Jouer avec la censure

Mais cet espoir, quel est-il, si mince et lancinant, autre que de conquérir, et non de retrouver – Vian ne croit pas à l'Éden – le monde de l'enfance et de l'adolescence, un monde de jeu, de joies, d'inventions qui ne coûtent rien et n'engagent à rien. Oui, les adultes, leur ordre, entourent l'enfant, le surveillent, mais l'enfant déjoue leur censure. Alain Costes (« Boris Vian et le plaisir du texte », Les Temps modernes, août-sept. 1975) imagine que Vian conte ses histoires à des enfants qui sont dans la chambre, tandis que les parents écoutent derrière la porte ; quand les parents s'apprêtent à intervenir à tel passage scabreux, aussitôt le texte dérape dans la cocasserie qui les rassure : c'est bien une histoire sans conséquence, un conte à dormir debout.

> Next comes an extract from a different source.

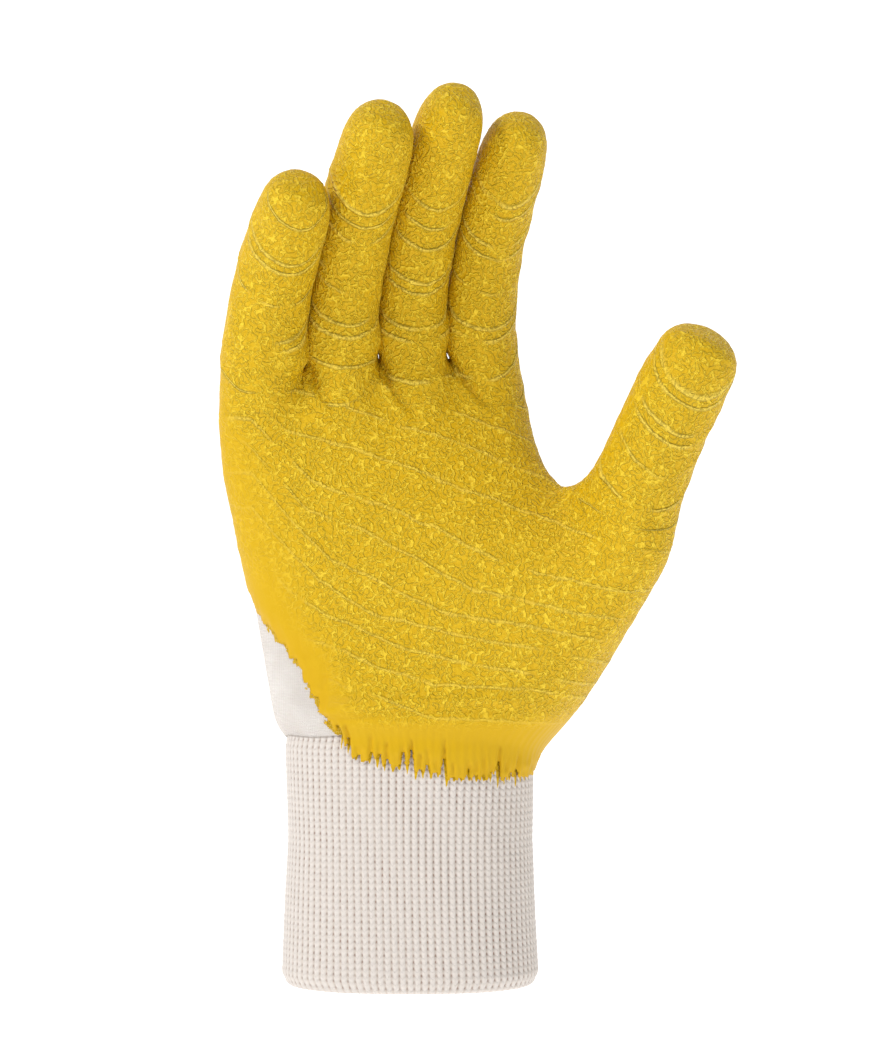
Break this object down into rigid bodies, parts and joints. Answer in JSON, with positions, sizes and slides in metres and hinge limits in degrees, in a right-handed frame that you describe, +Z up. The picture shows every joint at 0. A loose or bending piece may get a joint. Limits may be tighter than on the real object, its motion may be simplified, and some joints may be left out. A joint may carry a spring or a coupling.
{
  "type": "latex coated grip glove",
  "caption": "Right-hand work glove shaped as worn: crinkled yellow latex over palm, fingers and thumb, cotton jersey liner and rib-knit cuff.",
  "frame": {"origin": "centre of the cuff's mouth, in the plane of its hem, where the hand goes in", "axes": "+Z up along the fingers, -Y the way the palm faces, +X towards the thumb"},
  "size_m": [0.1423, 0.0785, 0.2518],
  "materials": {
    "latex_coat": "matte, finely crinkled",
    "jersey_liner": "fine white cotton jersey",
    "rib_cuff": "white rib knit"
  },
  "bodies": {
    "root": {"latex_coat": "latex_coat", "jersey_liner": "jersey_liner", "rib_cuff": "rib_cuff"}
  },
  "joints": []
}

Vian, bien sûr n'est pas le conteur, il est l'enfant lui-même, et l'adulte qui s'efforce d'échapper à sa propre censure. Les héros de Vian échouent d'être inaptes à supporter la déception que cause à leur narcissisme l'épreuve de la réalité adulte : toujours leur histoire se clôt sur la mort, la déchéance ou, pire que tout, insinuante, imparable, l'usure, thème fréquent chez Vian. Sa première œuvre connue : Conte de fées à l'usage des moyennes personnes (1942) est pur divertissement à l'intention de quelques amis, mais il n'est pas excessif de dire que tous ses romans se définissent par ce titre : ils ignorent les « grandes personnes », définitivement établies dans leur ordre dérisoire ; ils expriment l'adolescence que nulle morale n'ankylose, qui sent son enfance menacée dès qu'elle affronte un monde voulu rationnel où ne se voient que laideur et ruines ; à la magie, à la fête succède le cauchemar ; à la toute-puissance de l'imaginaire s'oppose la nécessité, celle de gagner sa vie, de se livrer à des travaux absurdes, inutiles, exténuants, nocifs. D'où sans doute l'exceptionnel succès, et durable, depuis le début des années 1960, des œuvres de Vian dans la tranche d'âge des quinze-vingt ans.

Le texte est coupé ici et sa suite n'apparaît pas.